Bastante se ha hablado durante este carnaval del bajo nivel creativo presentado por los conjuntos. También se ha especulado acerca de las razones que llevaron a este empobrecimiento: un reglamento municipal que centra el carnaval en el concurso, un concurso que comienza con una prueba de admisión bastante cuestionable, y un sistema de calificación más que discutible para evaluar producciones artísticas, entre otros posibles. No obstante, el concurso sigue siendo el centro de la vida carnavalera: para los dueños de los conjuntos, para la Intendencia de Montevideo, para los medios de comunicación, para los artistas de carnaval y para el público en general.

Eso nos lleva a pensar en cierta imposibilidad, a esta altura de los hechos, de modificar esta situación. Aunque también conduce a pensar en la necesidad de cuestionar las características del concurso, debido al peso que mantiene en la formación de opinión y en la legitimación de las “formas correctas” de hacer espectáculos de carnaval. El fallo de este año no es la excepción. El reglamento otorga gran peso a la hora de calificar los aspectos técnicos de los espectáculos por sobre los conceptuales, lo que redunda en la necesidad de dinero por sobre la creatividad. El análisis minucioso de los puntajes (que no haremos aquí) demuestra cómo sistemáticamente los jurados que evalúan lo “técnico” (voces, arreglos corales, musicalidad, vestuario, escenografía, maquillaje, coreografías y bailes) son los que definen los premios de carnaval por sobre los jurados que evalúan lo conceptual (textos, interpretación, puesta en escena). De esta manera, las propuestas más fermentales de carnaval son desplazadas de la definición: Cayó la Cabra, Metele que son Pasteles y Aristophanes son los ejemplos más claros. Sus textos (sus ideas, sus formas de crear) están nominados entre los mejores por el mismo jurado, pero eso en carnaval no es suficiente.

Sin embargo, la reiteración de esquemas basados en el virtuosismo y el dinero se sigue consagrando. No es casual que en tres categorías (parodistas, revistas y humoristas) se repitan los primeros premios del carnaval pasado, y si se miran los fallos de la última década, se encuentra una enorme mayoría de reiterados primeros premios. Se puede decir que el concurso es algo que no define la calidad, pues el público es quien aprueba o no los espectáculos. Eso es cierto. Sin embargo, sigue siendo una fuente de legitimidad hacia afuera: define las posibilidades futuras de los conjuntos con claridad, sobre todo por el impulso económico que supone. El ejemplo más claro lo constituye Agarrate Catalina: en el carnaval 2005 se dio una coyuntura favorable para que ganara esta murga, cuando era imposible que lo hiciera por sus “carencias técnicas”. No obstante, el jurado -influido por el clamor popular y mediático- se atrevió a impulsarla hasta el primer lugar. Evidentemente, algunos integrantes de ese jurado nunca más fueron convocados para ocupar ese sitio, tras ese enorme sacrilegio. Sin embargo, su labor legitimó a la murga y definió su destino. Sería bueno saber qué hubiera pasado si la Catalina no hubiera ganado en 2005, o si las otras murgas innovadoras de la década pasada (La Mojigata y Queso Magro) hubiesen sido legitimadas del mismo modo. Este año las condiciones de un carnaval pobre en lo creativo auguraban que -al igual que diez años atrás- las condiciones estaban dadas para legitimar lo nuevo y darle impulso: era el año de Cayó la Cabra. Lo que faltaba era un jurado que se arriesgara, como el de 2005.
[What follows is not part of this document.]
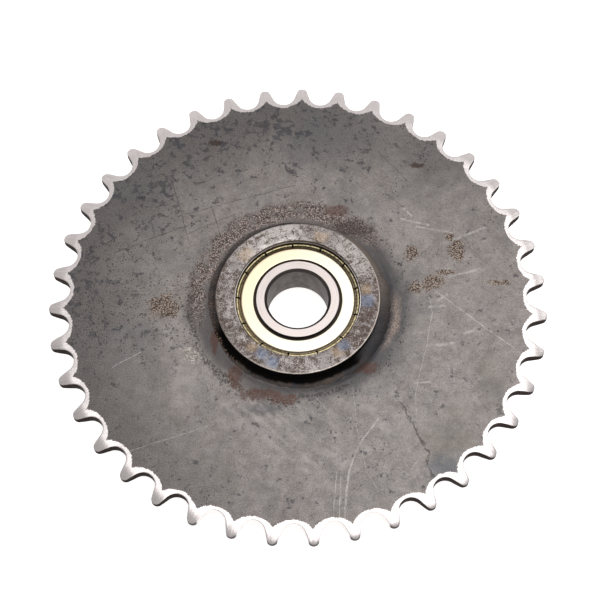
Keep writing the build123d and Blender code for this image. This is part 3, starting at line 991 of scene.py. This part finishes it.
def hub_rust(s, patch, wide, speck, bright):
    """1 where the hub's face has rusted: mottled, most of it at the lower left and the right."""
    fleck = s.noise(0.24, 2, 0.8)
    rust = s.add(s.times(patch, 0.32), s.times(speck, 0.26), s.times(fleck, 0.26), s.times(wide, 0.16))
    rust = s.add(rust, s.times(s.facing(-115, 110), 0.012), s.times(s.facing(-14, 46), 0.028))
    outer_left = s.times(s.facing(190, 45), s.ramp(s.radius, 23.0, 26.2), 0.022)
    rust = s.add(rust, s.times(bright, -0.01), outer_left, s.times(s.facing(-80, 22), -0.016))
    return s.ramp(rust, 0.468, 0.545)


def hub_face():
    """Turned steel, rusty and heat-tinted in front, with a painted highlight on its rounded front edge
    and its outer wall painted near black as shade.
    """
    s = Shader("hub_face")
    patch = s.noise(1.9, 6, 0.7, 0.5)
    wide = s.noise(8, 4, 0.6, 0.8)
    speck = s.noise(0.42, 3, 0.7)
    color = s.mix(s.ramp(wide, 0.38, 0.62), (0.285, 0.262, 0.255), (0.47, 0.43, 0.42))
    bright = s.most(s.facing(112, 34), s.times(s.facing(40, 26), 0.6))
    color = s.paint(color, (0.64, 0.595, 0.57), bright, 0.55)
    rust = hub_rust(s, patch, wide, speck, bright)
    color = s.paint(color, (0.088, 0.055, 0.041), rust, 0.88)
    color = tempered(s, color, STRAW_TINTS, (0.46, 0.33, 0.21), 0.42)
    color = tempered(s, color, BLUE_TINTS, (0.17, 0.22, 0.32), 0.55)
    edge = s.window(s.radius, HUB_RADIUS - 0.35, HUB_RADIUS + 0.1, 0.12)
    # Painted highlight: the rounded outer front edge is painted light round the lower side and the
    # right.
    edge_highlight = s.times(edge, s.ramp(s.z, 7.6, 7.8), s.facing(-50, 130))
    color = s.paint(color, (0.72, 0.64, 0.58), edge_highlight, 0.8)
    # Painted shade: the outer wall is painted near black at the front, fading to dark brown towards the
    # rear, with its metallic sheen taken away.
    wall = s.times(s.ramp(s.radius, HUB_RADIUS - 0.2, HUB_RADIUS - 0.05), s.ramp(s.z, 7.95, 7.6))
    wall_shade = s.mix(s.ramp(s.z, 6.0, -1.0), (0.004, 0.003, 0.003), (0.05, 0.038, 0.032))
    color = s.paint(color, wall_shade, wall)
    bore = s.ramp(s.radius, LIP_RADIUS + 0.2, LIP_RADIUS + 0.05)
    color = s.paint(color, (0.12, 0.10, 0.085), bore, 0.8)
    rough = s.add(s.ramp(rust, 0, 1, 0.36, 0.6), s.times(wall, 0.2))
    height = s.add(s.times(patch, 0.5), s.times(speck, 0.3), s.times(rust, -0.5))
    metallic = s.ramp(wall, 0, 1, 1.0, 0.0)
    specular = s.ramp(wall, 0, 1, 0.5, 0.08)
    return s.finish(color, rough, metallic, height, strength=0.4, depth=0.0001, specular=specular)


def ground_steel():
    """Hardened bearing steel, ground bright, with turning lines round the axis."""
    s = Shader("ground_steel")
    lines = s.noise(1.0, 3, 0.6, 0.0, s.polar(4.0, 1.2))
    color = s.mix(s.ramp(lines, 0.3, 0.7), (0.76, 0.695, 0.67), (0.86, 0.795, 0.77))
    stain = s.noise(1.6, 4, 0.65)
    color = s.paint(color, (0.35, 0.28, 0.25), s.ramp(stain, 0.6, 0.75, 0.0, 0.4))
    rough = s.ramp(lines, 0.3, 0.7, 0.26, 0.36)
    return s.finish(color, rough, 1.0, lines, strength=0.15, depth=0.00003)


def inner_ring_steel():
    """Ground end faces, with painted shade on the bore chamfer, on the dull bore with its pits and on
    the shoulders under the shields.
    """
    s = Shader("inner_ring_steel")
    lines = s.noise(1.0, 3, 0.6, 0.0, s.polar(4.0, 1.2))
    color = s.mix(s.ramp(lines, 0.3, 0.7), (0.56, 0.495, 0.475), (0.69, 0.62, 0.595))
    # Painted shade: the bore chamfer is painted nearly black.
    chamfer_shade = s.ramp(s.radius, BORE_CHAMFER_RADIUS + 0.15, BORE_CHAMFER_RADIUS)
    color = s.paint(color, (0.05, 0.042, 0.04), chamfer_shade, 0.93)
    # Painted shade: the dull bore is painted dark grey, with black pits.
    bore = s.ramp(s.radius, BORE_RADIUS + 0.12, BORE_RADIUS + 0.03)
    soft = s.noise(3.5, 4, 0.6)
    dull = s.mix(s.ramp(soft, 0.35, 0.65), (0.105, 0.09, 0.086), (0.17, 0.148, 0.142))
    dull = s.paint(dull, (0.02, 0.017, 0.016), s.dots(1.3, 0.2), 0.8)
    color = s.paint(color, dull, bore)
    # Painted shade: the shoulders under the shields are painted nearly black.
    shoulder_shade = s.ramp(s.radius, SHOULDER_RADIUS, SHOULDER_RADIUS + 0.1)
    color = s.paint(color, (0.03, 0.024, 0.02), shoulder_shade)
    rough = s.mix(bore, s.ramp(lines, 0.3, 0.7, 0.28, 0.38), 0.55)
    return s.finish(color, rough, s.ramp(bore, 0, 1, 1.0, 0.8), lines, strength=0.15, depth=0.00003)


def yellow_zinc():
    """Yellow-passivated zinc, with painted shade in the rolled valley, black notches and a dark hole
    edge.
    """
    s = Shader("yellow_zinc")
    cloud = s.noise(6, 4, 0.6, 0.5)
    tint = s.facing(150, 120)
    color = s.mix(s.ramp(cloud, 0.35, 0.65), (0.925, 0.84, 0.675), (0.955, 0.885, 0.75))
    color = s.paint(color, (0.90, 0.755, 0.53), tint, 0.8)
    # Painted shade: the rolled valley is painted dark brown, darker still on its outer side towards the
    # top.
    valley = s.ramp(s.radius, VALLEY_RADIUS, VALLEY_RADIUS + 0.25)
    valley = s.times(valley, s.ramp(s.noise(0.5, 3, 0.7), 0.3, 0.75, 1.0, 0.7))
    color = s.paint(color, (0.075, 0.05, 0.012), valley, 0.97)
    deep = s.ramp(s.radius, VALLEY_RADIUS + 0.2, VALLEY_RADIUS + 0.5)
    shade = s.times(valley, s.facing(95, 95), deep)
    color = s.paint(color, (0.018, 0.012, 0.005), shade, 0.8)
    rim = s.window(s.radius, 19.5, 20.0, 0.1)
    color = s.paint(color, (0.80, 0.69, 0.40), rim, s.ramp(s.noise(0.7, 2), 0.38, 0.55, 0.2, 0.95))
    turned = s.math("DIVIDE", s.minus(s.angle, FIRST_NOTCH_ANGLE), 2 * pi / NOTCHES)
    from_notch = s.math("ABSOLUTE", s.minus(turned, s.math("ROUND", turned)))
    past_valley = s.ramp(s.radius, VALLEY_RADIUS + 0.4, VALLEY_RADIUS + 0.6)
    notch = s.times(s.ramp(from_notch, 0.036, 0.028), past_valley)
    color = s.paint(color, (0.006, 0.005, 0.003), notch)
    color = s.paint(color, (0.02, 0.015, 0.006), s.ramp(s.radius, 20.02, 20.16))
    color = s.paint(color, (0.4, 0.3, 0.2), s.dots(1.7, 0.1), 0.4)
    hole = s.ramp(s.radius, SHIELD_HOLE_RADIUS + 0.13, SHIELD_HOLE_RADIUS + 0.05)
    color = s.paint(color, (0.08, 0.06, 0.03), hole, 0.8)
    return s.finish(color, s.ramp(cloud, 0.3, 0.7, 0.3, 0.38), 1.0, cloud, strength=0.1, depth=0.00005)


def black_spring():
    """Phosphated spring steel."""
    s = Shader("black_spring")
    fine = s.noise(0.6, 4, 0.6)
    color = s.mix(s.ramp(fine, 0.3, 0.7), (0.03, 0.03, 0.032), (0.07, 0.068, 0.066))
    return s.finish(color, s.ramp(fine, 0.3, 0.7, 0.35, 0.5), 0.6, fine, strength=0.2, depth=0.00005)


def give(material, *names):
    """Gives the material to CAD nodes that stay visible."""
    for name in names:
        data = NODES[name].data
        data.materials.clear()
        data.materials.append(material)


# ---- stage


def add_camera():
    tilt, roll = radians(CAMERA_TILT), radians(CAMERA_ROLL)
    forward = Vector((0, sin(tilt), -cos(tilt)))
    level_right = Vector((1, 0, 0))
    level_up = level_right.cross(forward)
    right = level_right * cos(roll) + level_up * sin(roll)
    up = level_up * cos(roll) - level_right * sin(roll)
    data = bpy.data.cameras.new("camera")
    data.lens = LENS
    data.sensor_width = SENSOR_WIDTH
    data.clip_start = 0.01
    data.clip_end = 20
    camera = add_object("camera", data)
    place = CAMERA_AIM - forward * CAMERA_DISTANCE
    axes = Matrix((right, up, -forward)).transposed().to_4x4()
    camera.matrix_world = Matrix.Translation(place) @ axes
    bpy.context.scene.camera = camera


def add_light(name, direction, distance, size, power):
    data = bpy.data.lights.new(name, "AREA")
    data.shape = "RECTANGLE"
    data.size, data.size_y = size
    data.energy = power
    light = add_object(name, data)
    light.location = Vector(direction).normalized() * distance
    light.rotation_mode = "QUATERNION"
    light.rotation_quaternion = (-Vector(direction)).to_track_quat("-Z", "Y")


def add_floor():
    half = FLOOR_HALF
    level = (HUB_LOW - FLOOR_GAP) * MM
    corners = [(-half, -half, level), (half, -half, level), (half, half, level), (-half, half, level)]
    mesh = bpy.data.meshes.new("floor")
    mesh.from_pydata(corners, [], [(0, 1, 2, 3)])
    s = Shader("pale_floor")
    s.set(s.surface.inputs["Base Color"], (0.8, 0.8, 0.8))
    s.set(s.surface.inputs["Roughness"], 0.9)
    s.set(s.surface.inputs["Emission Color"], (1.0, 1.0, 1.0))
    s.set(s.surface.inputs["Emission Strength"], 0.75)
    mesh.materials.append(s.material)
    add_object("floor", mesh)


def add_world():
    """Warm white surroundings, brighter towards the back."""
    world = bpy.data.worlds.new("studio")
    bpy.context.scene.world = world
    world.use_nodes = True
    nodes, links = world.node_tree.nodes, world.node_tree.links
    background = nodes["Background"]
    background.inputs["Color"].default_value = (1, 0.985, 0.975, 1)
    direction = nodes.new("ShaderNodeTexCoord")
    parts = nodes.new("ShaderNodeSeparateXYZ")
    dome = nodes.new("ShaderNodeMapRange")
    limits = {"From Min": 0.2, "From Max": 0.75, "To Min": 0.5, "To Max": 0.86}
    for name, value in limits.items():
        dome.inputs[name].default_value = value
    links.new(direction.outputs["Generated"], parts.inputs[0])
    links.new(parts.outputs["Y"], dome.inputs["Value"])
    links.new(dome.outputs[0], background.inputs["Strength"])


def add_stage():
    add_camera()
    add_floor()
    add_light("overhead", (0.17, 0.05, 0.97), distance=0.75, size=(0.70, 0.60), power=2.02)
    add_light("key", (0.72, 0.42, 0.62), distance=0.8, size=(0.3, 0.3), power=0.25)
    add_world()
    bpy.context.scene.view_settings.view_transform = "Standard"


steel = ground_steel()
add_plate(mill_scale(), cut_wall())
weld = weld_oxide()
add_weld(
    "front_weld", "front_weld_bead", PLATE_HIGH, 1,
    FRONT_WELD_LEGS, FRONT_WELD_RISES, FRONT_WELD_SEED, weld,
)
add_weld(
    "rear_weld", "rear_weld_bead", PLATE_LOW, -1,
    REAR_WELD_LEGS, REAR_WELD_RISES, REAR_WELD_SEED, weld,
)
zinc = yellow_zinc()
add_shield("front_shield_sheet", "front_shield", 1, zinc)
add_shield("rear_shield_sheet", "rear_shield", -1, zinc)
add_hub(hub_face())
give(inner_ring_steel(), "bearing_inner_ring")
give(steel, "bearing_outer_ring", "cage_front_half", "cage_rear_half", "cage_rivets")
give(steel, *[name for name in NODES if name.startswith("ball_")])
give(black_spring(), "retaining_ring")
add_stage()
Tal vez conocían esa experiencia y por eso no se atrevieron, y así es que el primer premio fue para una murga que es expresión del carnaval más conservador: Patos Cabreros. Un buen espectáculo, pero construido según los parámetros de otros tiempos y otras formas. Al bajar Patos Cabreros del escenario, se oían clamores de “¡esto es murga!”. Quizá en carnaval no es el momento del impulso, sino el momento del freno.